I've tried this pattern but I got grok parse failure

filter {
mutate { split => { "message" => "|" } }
    if [message][4] =~ /^\/test/ {

    grok {
            # Enable multiple matchers
            break_on_match => false

            match => { "message" => "%{DATA:timestamp_local}\|%{NUMBER:duration}\|%{WORD:requesttype}\|%{DATA:username}\|%{DATA:resource}\|%{NUMBER:statuscode}\|%{NUMBER:bytes}" }

            # Extract repo and path
            match => { "resource" => "/%{DATA:repo}/%{GREEDYDATA:resource_path}"}

            # Extract resource name
            match => { "resource_path" => "(?<resource_name>[^/]+$)" }
    }

}
}

Output:

{"@version":"1","@timestamp":"2019-06-27T14:00:48.450Z","path":"/Users/testing/ai.log","host":"SI-M-C6G5","message":["20190615","4","method","userend","/test/123/1.1","500","2"],"tags":["_grokparsefailure"]}

The split filter converts a string into an array. So after the split message looks like this:

   "message" => [
    [0] "20190615",
    [1] "4",
    [2] "method",
    [3] "userend",
    [4] "/test/123/1.1",
    [5] "500",
    [6] "2"

If you want to be able to grok the entire message field, then copy it to another field before splitting it

mutate { add_field => { "[@metadata][copyOfMessage]" => "%{[message]}" } }
mutate { split => { "[@metadata][copyOfMessage]" => "|" } }
if [@metadata][message][4] =~ /^\/test/ {

Thanks for the info. I apologize if I did not specify my requirement correctly. Just to reiterate

20190615|4|method|userend|/test/123/1.1|500|2 If the 5th value in message starts with "/test", I need to drop it and store "/123/1.1" in a field.

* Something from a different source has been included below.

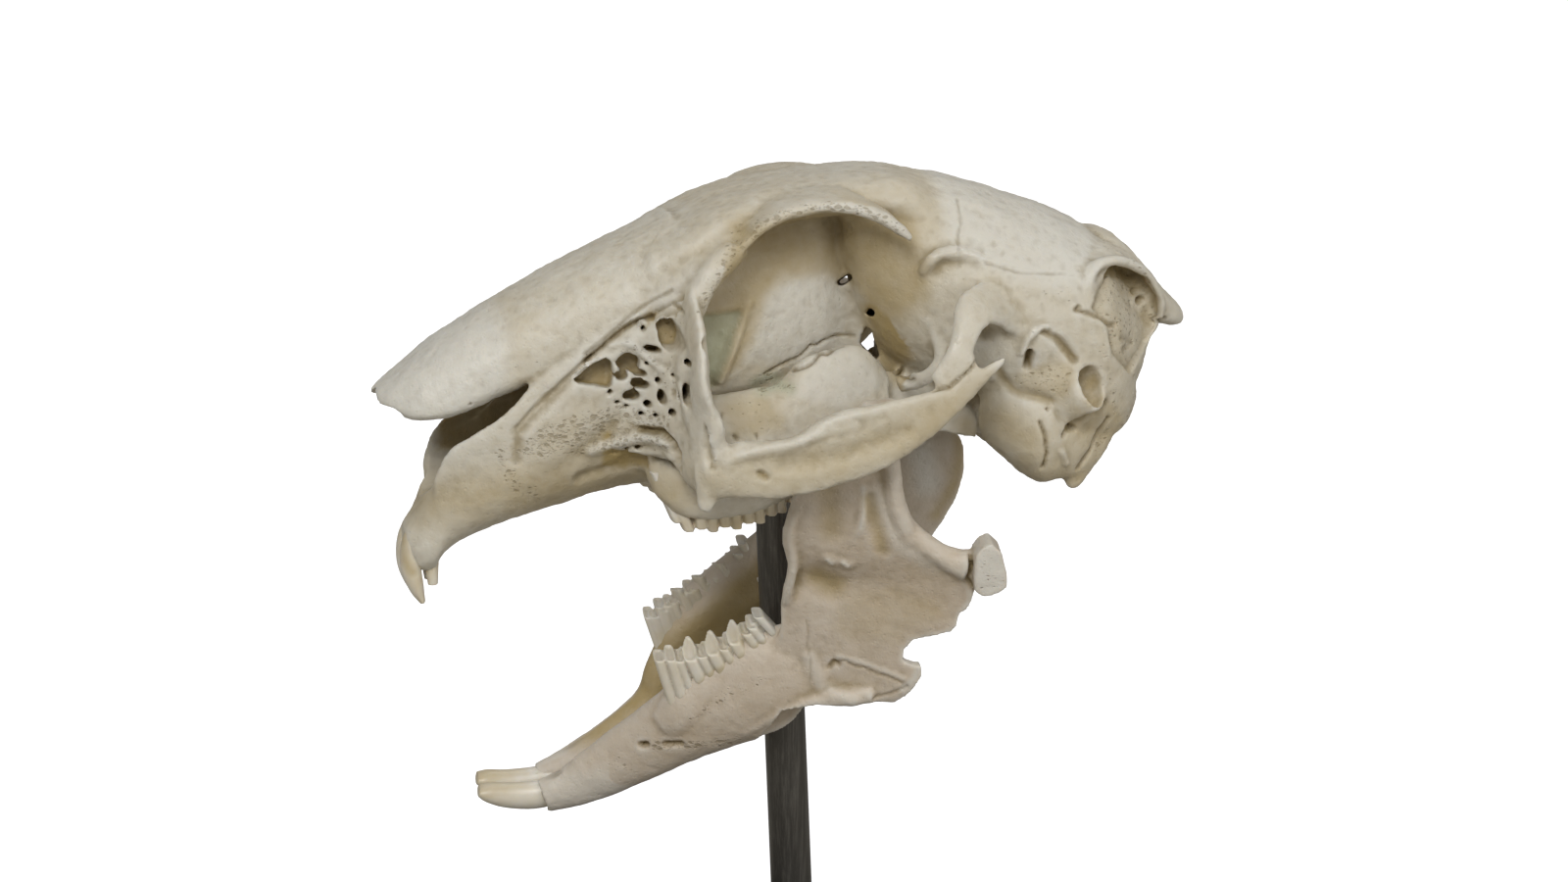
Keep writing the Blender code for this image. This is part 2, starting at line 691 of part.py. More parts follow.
FRONT_RIM = [
    (-1.6, -11.4, -18.0, 1.0, 1.6),
    (-0.6, -12.9, -13.6, 0.9, 1.2),
    (0.0, -14.0, -9.0, 0.9, 1.1),
    (-0.4, -14.5, -4.6, 0.9, 1.1),
    (1.2, -14.9, 0.6, 0.9, 1.1),
    (3.8, -15.5, 6.4, 0.9, 1.1),
    (6.4, -16.0, 10.6, 1.0, 1.2),
]
MASSETER_RIDGE = [
    (6.6, -16.6, 6.0, 0.9, 0.9),
    (6.9, -16.6, 0.0, 0.9, 1.0),
    (6.0, -16.0, -5.6, 0.8, 1.0),
    (3.4, -14.8, -9.4, 0.6, 0.8),
]
LOWER_KEEL = [
    (-4.0, -9.6, -33.2, 1.4, 2.0),
    (1.0, -11.4, -30.8, 1.3, 1.8),
    (6.0, -13.4, -29.6, 1.3, 1.5),
    (10.6, -14.8, -28.8, 1.2, 1.2),
]
LOWER_INCISOR = [
    (-24.0, -1.8, -44.6, 1.3, 1.3),
    (-28.6, -1.75, -46.2, 1.4, 1.35),
    (-32.4, -1.65, -46.3, 1.3, 1.35),
    (-35.0, -1.6, -45.7, 0.9, 1.3),
    (-36.2, -1.6, -45.3, 0.4, 1.1),
]
# Lower teeth: x and z of the crown's outer edge, y, depth of the exposed column, half length
LOWER_TEETH = [
    (-14.0, -23.4, -8.2, 8.0, 1.7),
    (-10.9, -22.6, -8.6, 6.4, 1.4),
    (-7.9, -21.2, -9.0, 5.4, 1.4),
    (-4.9, -19.7, -9.4, 4.6, 1.4),
    (-2.3, -18.2, -9.8, 3.8, 1.1),
]
LOWER_TOOTH_HALF_WIDTH = 2.0


def lower_teeth(side):
    """The five lower cheek teeth of a side."""
    for x, z, y, depth, half_length in LOWER_TEETH:
        yield tooth_ridges(
            "lower_tooth", side, x + 0.25 * depth, y, z - depth, z, half_length, LOWER_TOOTH_HALF_WIDTH, -0.25
        )


def jaw_pose():
    """An empty that rolls and yaws the jaw as it hangs on the rod."""
    pose = bpy.data.objects.new("jaw_pose", None)
    bpy.context.scene.collection.objects.link(pose)
    lateral = Vector(
        (-math.sin(JAW_YAW), math.cos(JAW_YAW) * math.cos(JAW_ROLL), math.cos(JAW_YAW) * math.sin(JAW_ROLL))
    )
    along = lateral.cross(Vector((0, 0, 1))).normalized()
    rise = along.cross(lateral)
    pose.matrix_world = Matrix((along, lateral, rise)).transposed().to_4x4()
    return pose


def spread_right(made):
    """Bends the upper part of the right half outwards, as it hangs."""
    low, high = SPREAD_LEVELS
    for vertex in made.data.vertices:
        share = min(max((vertex.co.z / MM - low) / (high - low), 0.0), 1.0)
        vertex.co.y += RIGHT_JAW_SPREAD * MM * share * share * (3 - 2 * share)


def lower_jaw(side, finish):
    """One half of the lower jaw with its teeth. The left one has lost the thin edge of its plate."""
    name = "mandible_left" if side == LEFT else "mandible_right"
    pieces = [
        tube("jaw_body", side, JAW_BODY),
        slices("jaw_plate", side, JAW_PLATE),
        tube("angle_rim", side, ANGLE_RIM),
        tube("condyle_rim", side, CONDYLE_RIM, (1, 0, 0)),
        tube("front_rim", side, FRONT_RIM, (1, 0, 0)),
        tube("masseter_ridge", side, MASSETER_RIDGE, (1, 0, 0)),
        tube("lower_keel", side, LOWER_KEEL),
    ]
    cutters = [slices("broken_edge", side, BROKEN_EDGE)] if side == LEFT else []
    teeth = [tube("lower_incisor", side, LOWER_INCISOR), *lower_teeth(side)]
    if side == RIGHT:
        for piece in pieces + teeth:
            spread_right(piece)
    return fused(name, pieces + teeth, cutters, JAW_TRIANGLES, finish)


# Stand


def stand_rod(pose, finish):
    """The upright steel rod with the crossbar that carries the two jaw bones."""
    rod = rod_bar("stand_rod", ROD_RADIUS, BASE_THICKNESS + FIT_GAP - SKULL_HEIGHT, ROD_TOP[2])
    axes = pose.matrix_world.to_3x3()
    middle = axes @ Vector((CROSSBAR_PLACE[0], 0.0, CROSSBAR_PLACE[1]))
    reach = axes @ Vector((0.0, CROSSBAR_REACH, 0.0))
    bar = cylinder("crossbar", CROSSBAR_RADIUS, middle - reach, middle + reach, CROSSBAR_SIDES)
    boolean(rod, "UNION", [bar])
    rod.data.materials.append(finish)
    rod.data.shade_smooth()
    rod.data.set_sharp_from_angle(angle=math.radians(50))
    rod.location.z = SKULL_HEIGHT * MM
    return rod


def stand_base(finish):
    """The round base plate, with an eased upper edge."""
    base = cylinder("stand_base", BASE_RADIUS, (0, 0, 0), (0, 0, BASE_THICKNESS), BASE_SIDES)
    ease = base.modifiers.new("Edge", "BEVEL")
    ease.width = 1.0 * MM
    ease.segments = 2
    ease.limit_method = "ANGLE"
    ease.angle_limit = math.radians(60)
    base.data.materials.append(finish)
    return base


def main():
    """Clears the scene and builds the skull and its stand."""
    for old in list(bpy.data.objects):
        bpy.data.objects.remove(old)
    bone = material("bone", (0.74, 0.69, 0.58), 0.5)
    steel = material("dark_steel", (0.09, 0.09, 0.095), 0.42, 0.8)
    plate = material("base_plate", (0.06, 0.06, 0.065), 0.5)
    pose = jaw_pose()
    upper = [cranium(bone), cheek_arch(LEFT, bone), cheek_arch(RIGHT, bone)]
    lower = [lower_jaw(LEFT, bone), lower_jaw(RIGHT, bone)]
    stand_rod(pose, steel)
    stand_base(plate)
    pose.location.z = SKULL_HEIGHT * MM
    for bone_object in lower:
        bone_object.parent = pose
    for bone_object in upper:
        bone_object.location.z = SKULL_HEIGHT * MM


main()
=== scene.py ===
"""Looks of the hare skull: weathered bone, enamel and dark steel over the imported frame.

Tables are in millimetres. Height counts from the middle of the skull, which hangs SKULL_HEIGHT above
the underside of the base plate. The nose points to -X and the animal's left side to -Y. Each table
holds the left side, and the right side is its mirror image.
"""

import logging
import math
import random
from dataclasses import dataclass, field
from enum import Enum

import bmesh
import bpy
import numpy as np
from mathutils import Matrix, Vector, noise
from mathutils.kdtree import KDTree


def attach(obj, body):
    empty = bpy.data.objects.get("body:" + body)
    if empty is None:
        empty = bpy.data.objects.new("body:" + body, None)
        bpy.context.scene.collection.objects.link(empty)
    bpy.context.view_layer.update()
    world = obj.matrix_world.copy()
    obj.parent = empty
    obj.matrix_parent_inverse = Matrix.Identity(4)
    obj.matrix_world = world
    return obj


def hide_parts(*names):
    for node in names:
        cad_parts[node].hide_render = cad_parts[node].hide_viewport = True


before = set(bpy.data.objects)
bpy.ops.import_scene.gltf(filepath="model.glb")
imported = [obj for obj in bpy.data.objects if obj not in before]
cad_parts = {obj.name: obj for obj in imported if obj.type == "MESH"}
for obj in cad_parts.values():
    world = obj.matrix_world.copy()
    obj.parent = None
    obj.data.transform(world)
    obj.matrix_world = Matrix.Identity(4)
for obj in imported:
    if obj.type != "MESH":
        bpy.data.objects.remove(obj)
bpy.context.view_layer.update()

log = logging.getLogger("hare_skull")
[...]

The split filter does help me to split and check whether I have "/test" as the 5th value but how would I drop "/test" and store the rest in a field? I though grok would be the only way to do it.

filter {
mutate { add_field => { "[@metadata][copyOfMessage]" => "%{[message]}" } }
mutate { split => { "[@metadata][copyOfMessage]" => "|" } }
if [@metadata][message][4] =~ /^\/test/ {
grok {

        match => { "message" => "%{DATA:timestamp_local}\|%{NUMBER:duration}\|%{WORD:requesttype}\|%{DATA:username}\|%{DATA:resource}\|%{NUMBER:statuscode}\|%{NUMBER:bytes}" }

            # Extract repo and path
            match => { "resource" => "/%{DATA:repo}/%{GREEDYDATA:resource_path}"}

            # Extract resource name
            match => { "resource_path" => "(?<resource_name>[^/]+$)" }
    }
}
}

I've tried to copy the message in a new field and then parse it
OUTPUT:

{
          "host" => "SI-M-C6G5",
      "@version" => "1",
    "@timestamp" => 2019-06-27T14:40:05.914Z,
       "message" => "20190615|4|method|userend|/test/123/1.1|500|2",
          "path" => "/Users/testing/ai.log"
}

It works if you split it into 3 groks

    grok { match => { "message" => "%{DATA:timestamp_local}\|%{NUMBER:duration}\|%{WORD:requesttype}\|%{DATA:username}\|%{DATA:resource}\|%{NUMBER:statuscode}\|%{NUMBER:bytes}" } }
    grok { match => { "resource" => "/%{DATA:repo}/%{GREEDYDATA:resource_path}"} } }
    grok { match => { "resource_path" => "(?<resource_name>[^/]+$)" } }
filter {
mutate { add_field => { "[@metadata][copyOfMessage]" => "%{[message]}" } }
mutate { split => { "[@metadata][copyOfMessage]" => "|" } }
if [@metadata][message][4] =~ /^\/test/ {
grok { match => { "message" => "%{DATA:timestamp_local}\|%{NUMBER:duration}\|%{WORD:requesttype}\|%{DATA:username}\|%{DATA:resource}\|%{NUMBER:statuscode}\|%{NUMBER:bytes}" } }
grok { match => { "resource" => "/(?<repo>[^\/]+)/%{GREEDYDATA:resource_path}"} }
grok { match => { "resource_path" => "(?<resource_name>[^/]+$)" } }
}
}

I've tried using multiple groks but still see the same output

{
          "host" => "SI-M-C6G5",
      "@version" => "1",
    "@timestamp" => 2019-06-27T15:36:34.446Z,
       "message" => "20190615|4|method|userend|/test/123/1.1|500|2",
          "path" => "/Users/testing/ai.log"
}

Replace [message] with [copyOfMessage]

Thanks a lot @Badger

Just a small question,

Why does splitting groks and mutate filters work and not if when all the commands are in a single filter ?

I am not sure. I do know that specifying the same option to a filter multiple times often works, but sometimes does not. It is very confusing, so I avoid doing it.

This topic was automatically closed 28 days after the last reply. New replies are no longer allowed.